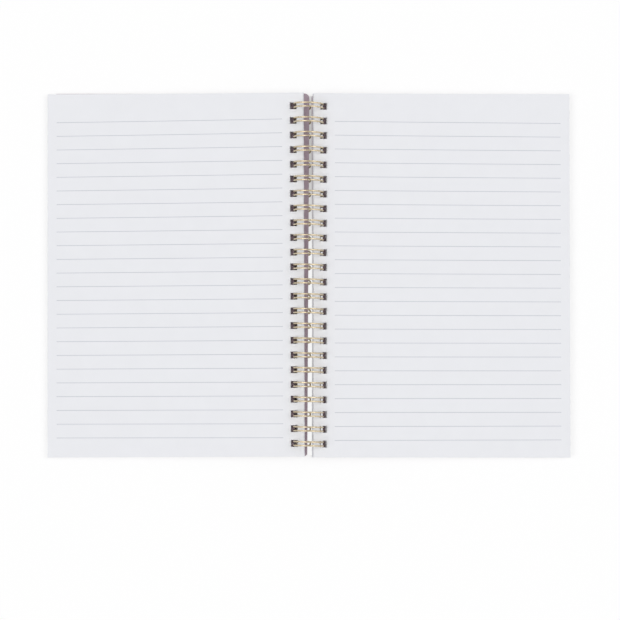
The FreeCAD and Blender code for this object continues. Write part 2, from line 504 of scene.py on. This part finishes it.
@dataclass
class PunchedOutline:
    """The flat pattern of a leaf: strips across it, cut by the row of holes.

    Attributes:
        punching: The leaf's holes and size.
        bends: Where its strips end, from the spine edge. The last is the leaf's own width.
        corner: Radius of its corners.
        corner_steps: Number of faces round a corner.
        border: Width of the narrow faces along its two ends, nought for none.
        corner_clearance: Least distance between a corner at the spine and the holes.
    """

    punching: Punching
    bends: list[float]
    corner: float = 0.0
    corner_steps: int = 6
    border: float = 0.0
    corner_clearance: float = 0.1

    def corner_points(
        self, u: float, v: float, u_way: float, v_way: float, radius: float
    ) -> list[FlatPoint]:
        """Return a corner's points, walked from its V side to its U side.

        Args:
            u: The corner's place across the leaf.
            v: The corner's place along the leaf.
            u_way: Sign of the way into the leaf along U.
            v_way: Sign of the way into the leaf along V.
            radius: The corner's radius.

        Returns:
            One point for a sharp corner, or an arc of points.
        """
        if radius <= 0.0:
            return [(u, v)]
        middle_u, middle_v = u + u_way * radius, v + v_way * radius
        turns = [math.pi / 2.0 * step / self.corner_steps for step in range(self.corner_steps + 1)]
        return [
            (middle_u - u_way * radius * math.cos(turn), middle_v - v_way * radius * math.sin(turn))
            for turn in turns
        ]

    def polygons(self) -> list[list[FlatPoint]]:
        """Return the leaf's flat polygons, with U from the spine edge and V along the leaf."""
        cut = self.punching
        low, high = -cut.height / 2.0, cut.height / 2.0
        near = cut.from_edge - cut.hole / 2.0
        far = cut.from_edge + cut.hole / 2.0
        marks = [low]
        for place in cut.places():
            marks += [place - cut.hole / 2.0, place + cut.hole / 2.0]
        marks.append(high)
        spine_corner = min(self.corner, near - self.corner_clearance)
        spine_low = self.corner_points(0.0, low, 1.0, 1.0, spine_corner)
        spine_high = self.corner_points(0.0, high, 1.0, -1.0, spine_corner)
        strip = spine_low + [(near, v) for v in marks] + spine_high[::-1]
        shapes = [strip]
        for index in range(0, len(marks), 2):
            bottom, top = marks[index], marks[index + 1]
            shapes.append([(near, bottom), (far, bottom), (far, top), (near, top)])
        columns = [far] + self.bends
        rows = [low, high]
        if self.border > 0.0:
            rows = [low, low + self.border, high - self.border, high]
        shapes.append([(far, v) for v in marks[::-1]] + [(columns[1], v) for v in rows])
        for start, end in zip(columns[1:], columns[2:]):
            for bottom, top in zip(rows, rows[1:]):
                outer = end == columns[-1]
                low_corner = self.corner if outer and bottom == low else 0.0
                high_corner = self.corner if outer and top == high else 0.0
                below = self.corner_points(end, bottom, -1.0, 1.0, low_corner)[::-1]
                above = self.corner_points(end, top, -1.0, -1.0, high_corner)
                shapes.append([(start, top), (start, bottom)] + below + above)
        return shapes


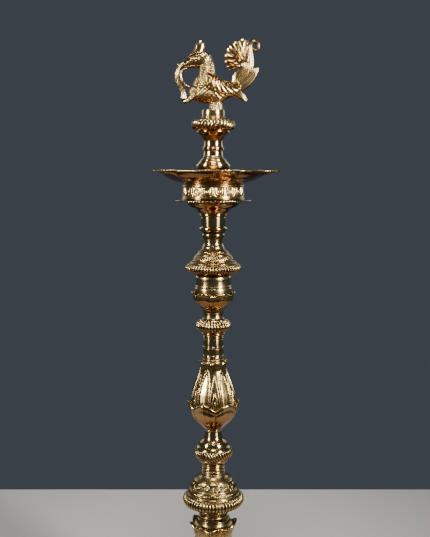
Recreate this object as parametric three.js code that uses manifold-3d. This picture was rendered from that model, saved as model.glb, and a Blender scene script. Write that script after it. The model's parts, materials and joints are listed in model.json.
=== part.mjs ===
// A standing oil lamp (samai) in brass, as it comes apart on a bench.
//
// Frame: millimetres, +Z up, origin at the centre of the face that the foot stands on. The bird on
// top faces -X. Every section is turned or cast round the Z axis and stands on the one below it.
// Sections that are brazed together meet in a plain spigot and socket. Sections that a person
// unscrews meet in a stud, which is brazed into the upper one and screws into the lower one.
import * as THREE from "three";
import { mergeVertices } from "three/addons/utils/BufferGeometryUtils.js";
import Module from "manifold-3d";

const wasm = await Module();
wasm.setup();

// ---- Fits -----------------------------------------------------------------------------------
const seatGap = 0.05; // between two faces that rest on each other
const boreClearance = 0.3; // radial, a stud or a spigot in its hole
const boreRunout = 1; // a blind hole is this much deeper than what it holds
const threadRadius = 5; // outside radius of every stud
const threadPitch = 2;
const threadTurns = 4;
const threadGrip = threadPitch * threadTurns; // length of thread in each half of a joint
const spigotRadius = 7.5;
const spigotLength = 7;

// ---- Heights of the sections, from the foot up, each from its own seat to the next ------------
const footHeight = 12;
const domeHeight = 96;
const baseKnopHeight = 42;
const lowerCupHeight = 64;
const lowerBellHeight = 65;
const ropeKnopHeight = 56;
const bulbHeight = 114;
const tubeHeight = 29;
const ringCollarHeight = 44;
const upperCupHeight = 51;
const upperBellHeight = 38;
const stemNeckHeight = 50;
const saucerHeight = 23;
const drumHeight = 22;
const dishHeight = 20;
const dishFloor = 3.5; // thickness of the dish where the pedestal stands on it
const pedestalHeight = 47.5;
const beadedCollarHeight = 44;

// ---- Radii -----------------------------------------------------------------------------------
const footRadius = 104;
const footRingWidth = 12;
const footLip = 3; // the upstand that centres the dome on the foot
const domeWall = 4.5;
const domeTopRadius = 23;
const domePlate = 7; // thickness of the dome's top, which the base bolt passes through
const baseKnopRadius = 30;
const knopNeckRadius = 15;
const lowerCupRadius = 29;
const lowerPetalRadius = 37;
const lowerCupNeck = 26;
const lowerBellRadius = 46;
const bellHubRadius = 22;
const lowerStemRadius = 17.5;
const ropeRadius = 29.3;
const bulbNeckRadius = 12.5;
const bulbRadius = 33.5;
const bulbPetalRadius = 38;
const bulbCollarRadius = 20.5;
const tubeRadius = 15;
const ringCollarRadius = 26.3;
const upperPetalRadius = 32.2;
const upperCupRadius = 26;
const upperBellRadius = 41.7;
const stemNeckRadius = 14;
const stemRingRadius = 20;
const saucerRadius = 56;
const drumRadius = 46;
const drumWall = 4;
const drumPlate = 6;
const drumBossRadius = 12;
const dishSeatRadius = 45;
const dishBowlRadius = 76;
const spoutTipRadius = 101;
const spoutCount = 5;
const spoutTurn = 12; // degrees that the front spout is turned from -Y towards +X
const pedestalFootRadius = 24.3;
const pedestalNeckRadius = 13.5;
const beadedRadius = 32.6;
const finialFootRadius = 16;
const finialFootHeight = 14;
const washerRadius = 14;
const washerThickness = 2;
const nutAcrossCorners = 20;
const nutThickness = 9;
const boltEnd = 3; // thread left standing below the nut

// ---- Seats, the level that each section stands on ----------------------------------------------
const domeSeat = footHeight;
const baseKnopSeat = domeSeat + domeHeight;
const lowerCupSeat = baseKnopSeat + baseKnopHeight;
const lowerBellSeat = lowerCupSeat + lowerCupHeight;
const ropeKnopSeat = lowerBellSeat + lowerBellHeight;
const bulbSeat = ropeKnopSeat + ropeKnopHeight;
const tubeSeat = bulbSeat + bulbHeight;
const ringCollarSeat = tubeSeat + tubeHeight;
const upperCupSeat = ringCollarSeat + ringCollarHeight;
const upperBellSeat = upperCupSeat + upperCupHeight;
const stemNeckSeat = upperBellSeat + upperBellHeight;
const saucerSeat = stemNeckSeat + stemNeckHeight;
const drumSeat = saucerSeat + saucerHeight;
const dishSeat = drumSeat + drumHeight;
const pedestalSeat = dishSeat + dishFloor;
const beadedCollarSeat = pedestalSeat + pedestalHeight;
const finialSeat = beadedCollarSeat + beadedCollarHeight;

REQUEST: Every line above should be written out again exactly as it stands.

WRITTEN RESPONSE:
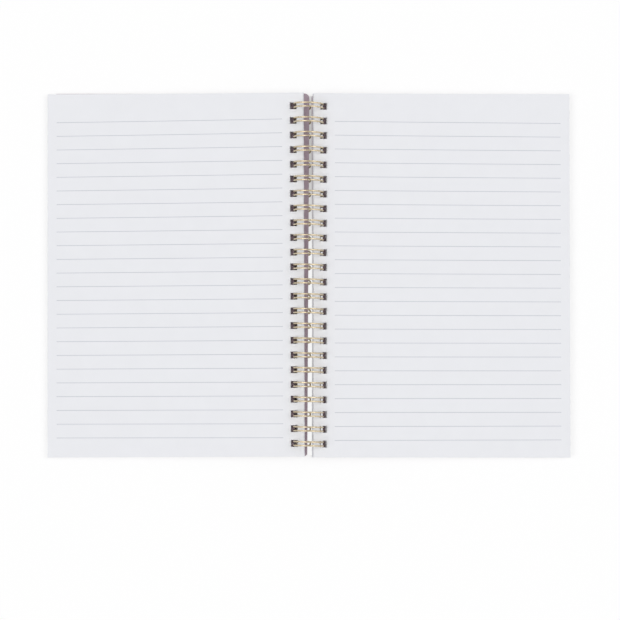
The FreeCAD and Blender code for this object continues. Write part 2, from line 504 of scene.py on. This part finishes it.
@dataclass
class PunchedOutline:
    """The flat pattern of a leaf: strips across it, cut by the row of holes.

    Attributes:
        punching: The leaf's holes and size.
        bends: Where its strips end, from the spine edge. The last is the leaf's own width.
        corner: Radius of its corners.
        corner_steps: Number of faces round a corner.
        border: Width of the narrow faces along its two ends, nought for none.
        corner_clearance: Least distance between a corner at the spine and the holes.
    """

    punching: Punching
    bends: list[float]
    corner: float = 0.0
    corner_steps: int = 6
    border: float = 0.0
    corner_clearance: float = 0.1

    def corner_points(
        self, u: float, v: float, u_way: float, v_way: float, radius: float
    ) -> list[FlatPoint]:
        """Return a corner's points, walked from its V side to its U side.

        Args:
            u: The corner's place across the leaf.
            v: The corner's place along the leaf.
            u_way: Sign of the way into the leaf along U.
            v_way: Sign of the way into the leaf along V.
            radius: The corner's radius.

        Returns:
            One point for a sharp corner, or an arc of points.
        """
        if radius <= 0.0:
            return [(u, v)]
        middle_u, middle_v = u + u_way * radius, v + v_way * radius
        turns = [math.pi / 2.0 * step / self.corner_steps for step in range(self.corner_steps + 1)]
        return [
            (middle_u - u_way * radius * math.cos(turn), middle_v - v_way * radius * math.sin(turn))
            for turn in turns
        ]

    def polygons(self) -> list[list[FlatPoint]]:
        """Return the leaf's flat polygons, with U from the spine edge and V along the leaf."""
        cut = self.punching
        low, high = -cut.height / 2.0, cut.height / 2.0
        near = cut.from_edge - cut.hole / 2.0
        far = cut.from_edge + cut.hole / 2.0
        marks = [low]
        for place in cut.places():
            marks += [place - cut.hole / 2.0, place + cut.hole / 2.0]
        marks.append(high)
        spine_corner = min(self.corner, near - self.corner_clearance)
        spine_low = self.corner_points(0.0, low, 1.0, 1.0, spine_corner)
        spine_high = self.corner_points(0.0, high, 1.0, -1.0, spine_corner)
        strip = spine_low + [(near, v) for v in marks] + spine_high[::-1]
        shapes = [strip]
        for index in range(0, len(marks), 2):
            bottom, top = marks[index], marks[index + 1]
            shapes.append([(near, bottom), (far, bottom), (far, top), (near, top)])
        columns = [far] + self.bends
        rows = [low, high]
        if self.border > 0.0:
            rows = [low, low + self.border, high - self.border, high]
        shapes.append([(far, v) for v in marks[::-1]] + [(columns[1], v) for v in rows])
        for start, end in zip(columns[1:], columns[2:]):
            for bottom, top in zip(rows, rows[1:]):
                outer = end == columns[-1]
                low_corner = self.corner if outer and bottom == low else 0.0
                high_corner = self.corner if outer and top == high else 0.0
                below = self.corner_points(end, bottom, -1.0, 1.0, low_corner)[::-1]
                above = self.corner_points(end, top, -1.0, -1.0, high_corner)
                shapes.append([(start, top), (start, bottom)] + below + above)
        return shapes


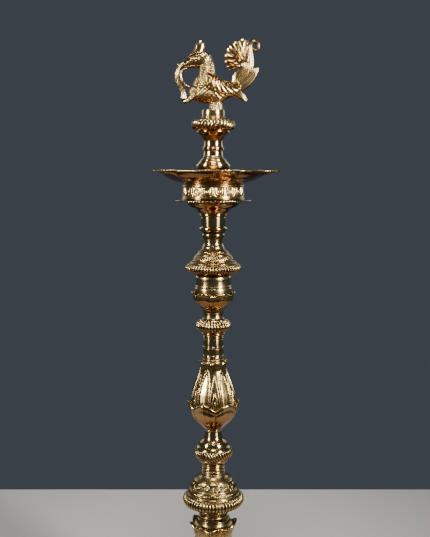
Recreate this object as parametric three.js code that uses manifold-3d. This picture was rendered from that model, saved as model.glb, and a Blender scene script. Write that script after it. The model's parts, materials and joints are listed in model.json.
=== part.mjs ===
// A standing oil lamp (samai) in brass, as it comes apart on a bench.
//
// Frame: millimetres, +Z up, origin at the centre of the face that the foot stands on. The bird on
// top faces -X. Every section is turned or cast round the Z axis and stands on the one below it.
// Sections that are brazed together meet in a plain spigot and socket. Sections that a person
// unscrews meet in a stud, which is brazed into the upper one and screws into the lower one.
import * as THREE from "three";
import { mergeVertices } from "three/addons/utils/BufferGeometryUtils.js";
import Module from "manifold-3d";

const wasm = await Module();
wasm.setup();

// ---- Fits -----------------------------------------------------------------------------------
const seatGap = 0.05; // between two faces that rest on each other
const boreClearance = 0.3; // radial, a stud or a spigot in its hole
const boreRunout = 1; // a blind hole is this much deeper than what it holds
const threadRadius = 5; // outside radius of every stud
const threadPitch = 2;
const threadTurns = 4;
const threadGrip = threadPitch * threadTurns; // length of thread in each half of a joint
const spigotRadius = 7.5;
const spigotLength = 7;

// ---- Heights of the sections, from the foot up, each from its own seat to the next ------------
const footHeight = 12;
const domeHeight = 96;
const baseKnopHeight = 42;
const lowerCupHeight = 64;
const lowerBellHeight = 65;
const ropeKnopHeight = 56;
const bulbHeight = 114;
const tubeHeight = 29;
const ringCollarHeight = 44;
const upperCupHeight = 51;
const upperBellHeight = 38;
const stemNeckHeight = 50;
const saucerHeight = 23;
const drumHeight = 22;
const dishHeight = 20;
const dishFloor = 3.5; // thickness of the dish where the pedestal stands on it
const pedestalHeight = 47.5;
const beadedCollarHeight = 44;

// ---- Radii -----------------------------------------------------------------------------------
const footRadius = 104;
const footRingWidth = 12;
const footLip = 3; // the upstand that centres the dome on the foot
const domeWall = 4.5;
const domeTopRadius = 23;
const domePlate = 7; // thickness of the dome's top, which the base bolt passes through
const baseKnopRadius = 30;
const knopNeckRadius = 15;
const lowerCupRadius = 29;
const lowerPetalRadius = 37;
const lowerCupNeck = 26;
const lowerBellRadius = 46;
const bellHubRadius = 22;
const lowerStemRadius = 17.5;
const ropeRadius = 29.3;
const bulbNeckRadius = 12.5;
const bulbRadius = 33.5;
const bulbPetalRadius = 38;
const bulbCollarRadius = 20.5;
const tubeRadius = 15;
const ringCollarRadius = 26.3;
const upperPetalRadius = 32.2;
const upperCupRadius = 26;
const upperBellRadius = 41.7;
const stemNeckRadius = 14;
const stemRingRadius = 20;
const saucerRadius = 56;
const drumRadius = 46;
const drumWall = 4;
const drumPlate = 6;
const drumBossRadius = 12;
const dishSeatRadius = 45;
const dishBowlRadius = 76;
const spoutTipRadius = 101;
const spoutCount = 5;
const spoutTurn = 12; // degrees that the front spout is turned from -Y towards +X
const pedestalFootRadius = 24.3;
const pedestalNeckRadius = 13.5;
const beadedRadius = 32.6;
const finialFootRadius = 16;
const finialFootHeight = 14;
const washerRadius = 14;
const washerThickness = 2;
const nutAcrossCorners = 20;
const nutThickness = 9;
const boltEnd = 3; // thread left standing below the nut

// ---- Seats, the level that each section stands on ----------------------------------------------
const domeSeat = footHeight;
const baseKnopSeat = domeSeat + domeHeight;
const lowerCupSeat = baseKnopSeat + baseKnopHeight;
const lowerBellSeat = lowerCupSeat + lowerCupHeight;
const ropeKnopSeat = lowerBellSeat + lowerBellHeight;
const bulbSeat = ropeKnopSeat + ropeKnopHeight;
const tubeSeat = bulbSeat + bulbHeight;
const ringCollarSeat = tubeSeat + tubeHeight;
const upperCupSeat = ringCollarSeat + ringCollarHeight;
const upperBellSeat = upperCupSeat + upperCupHeight;
const stemNeckSeat = upperBellSeat + upperBellHeight;
const saucerSeat = stemNeckSeat + stemNeckHeight;
const drumSeat = saucerSeat + saucerHeight;
const dishSeat = drumSeat + drumHeight;
const pedestalSeat = dishSeat + dishFloor;
const beadedCollarSeat = pedestalSeat + pedestalHeight;
const finialSeat = beadedCollarSeat + beadedCollarHeight;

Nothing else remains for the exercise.